Deep learning for fluorescence lifetime predictions enables high-throughput in vivo imaging

Fluorescence lifetime imaging microscopy (FLIM) is a powerful optical tool widely used in biomedical research to study changes in a sample’s microenvironment. However, data collection and interpretation are often challenging, and traditional methods such as exponential fitting and phasor plot analysis require a high number of photons per pixel for reliably measuring the fluorescence lifetime of a fluorophore. To satisfy this requirement, prolonged data acquisition times are needed, which makes FLIM a low-throughput technique with limited capability for in vivo applications. Here, we introduce FLIMngo, a deep learning model capable of quantifying FLIM data obtained from photon-starved environments.
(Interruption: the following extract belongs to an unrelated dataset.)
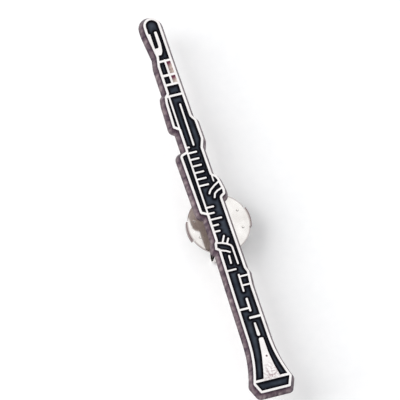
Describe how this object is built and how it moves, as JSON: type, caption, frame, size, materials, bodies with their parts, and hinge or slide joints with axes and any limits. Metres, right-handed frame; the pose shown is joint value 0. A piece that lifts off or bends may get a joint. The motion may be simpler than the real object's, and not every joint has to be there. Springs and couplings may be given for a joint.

FLIMngo outperforms other deep learning approaches and phasor plot analyses, yielding accurate fluorescence lifetime predictions from decay curves obtained with fewer than 50 photons per pixel by leveraging both time and spatial information present in raw FLIM data. Thus, FLIMngo reduces FLIM data acquisition times to a few seconds, thereby, lowering phototoxicity related to prolonged light exposure and turning FLIM into a higher throughput tool suitable for analysis of live specimens. Following the characterisation and benchmarking of FLIMngo on simulated data, we highlight its capabilities through applications in live, dynamic samples. Examples include the quantification of disease-related protein aggregates in non-anaesthetised Caenorhabditis (C . ) elegans , which significantly improves the applicability of FLIM by opening avenues to continuously assess C. elegans throughout their lifespan. Finally, FLIMngo is open-sourced and can be easily implemented across systems without the need for model retraining.